Посетителю, приходившему в более поздний час, дверь открывал сам Пикассо «с завитушкой черных волос, спадавших на его агатового цвета глаза, одетый во все голубое, в белой выпущенной рубашке, схваченной алым фланелевым поясом с бахромой на концах». В квартире-студии стоял сильный запах керосина и парафина (последний Пикассо использовал в работе и для освещения), смешанный с горьким запахом табака. Обойдя картины, прислоненные к стенам, гость подходил к полотну, стоявшему на мольберте в центре студии, над которым в данный момент работал художник. Пикассо порой любил писать полотна, глядя на них под непривычным углом, меняя свое положение в зависимости от размера полотна. На полу справа от мольберта лежали тончайшие кисти из волоса соболя, краски и стоял огромный набор горшочков, баночек и тряпок, причем так, чтобы все это можно было в любую минуту достать рукой. Несмотря на большие размеры комнаты и почти полное отсутствие мебели, в ней было тесно: она была заставлена многочисленными предметами. В этом отношении она походила на студию на бульваре Клиши, на будущую квартиру на улице Боэси, на огромную студию на улице Гран-Опостен, на вилле «La Californie», а впоследствии в «Нотр-Дам-де-Ви». Словом, где бы Пикассо ни обосновывался, он собирал вокруг себя материал, который не мешал пробуждению воображения. Сальмо описывает студию, какой она предстала перед ним в момент его первого визита: «Сколоченный из крашеных досок шкаф для красок, маленький круглый стол, купленный у старьевщика, ободранная софа, служащая кроватью, мольберт; отгороженная от студии каморка, которая была его убежищем, где находилось нечто, похожее на лежанку. Среди друзей эта каморка получила шутливое название „спальня невесты“. Вплоть до переезда сюда, и довольно скорого, Фернанды Оливье в ней с молчаливого согласия хозяина его друзья позволяли себе всякого рода фривольности».

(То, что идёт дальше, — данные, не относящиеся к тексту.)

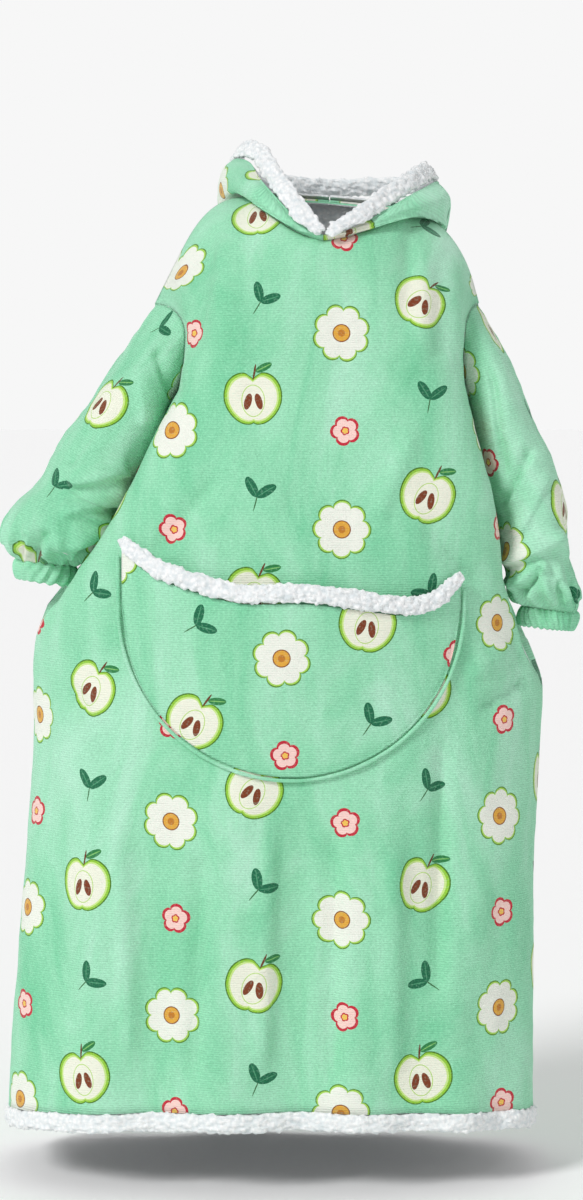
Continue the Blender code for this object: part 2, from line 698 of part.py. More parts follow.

Поняв, какой кладезь ценностей представляют увиденные им картины, Сальмо, по его словам, испытал чувство, которое «перевернуло во мне все, словно я открыл для себя совершенно иной мир».
Посреди комнаты стояло цинковое корыто, в котором хранились книги Поля Клоделя и Фелисьен Фагу. В углу, где после переезда в студию устроилась Фернанда, Пикассо поместил на стене нечто, что вызвало у нее недоумение. В первые дни их знакомства он написал ее портрет и поместил его в рамку, сделанную из ее голубой блузки, которую она дала ему по его просьбе для этой цели. С помощью Макса Жакоба, доставшего ему две голубые вазы и искусственные цветы, он частично из любви, частично в шутку поместил этот портрет, как икону на алтаре. Фернанда никогда не могла понять, было ли это «творение» отголоском того, что он называл «мистикой», или просто причудливой шуткой, чтобы лишить ее душевного покоя.
Появление Фернанды отнюдь не привело к разрыву его связей с друзьями. Более того, близкие отношения с Максом Жакобом намного пережили чувства Пикассо к Фернанде.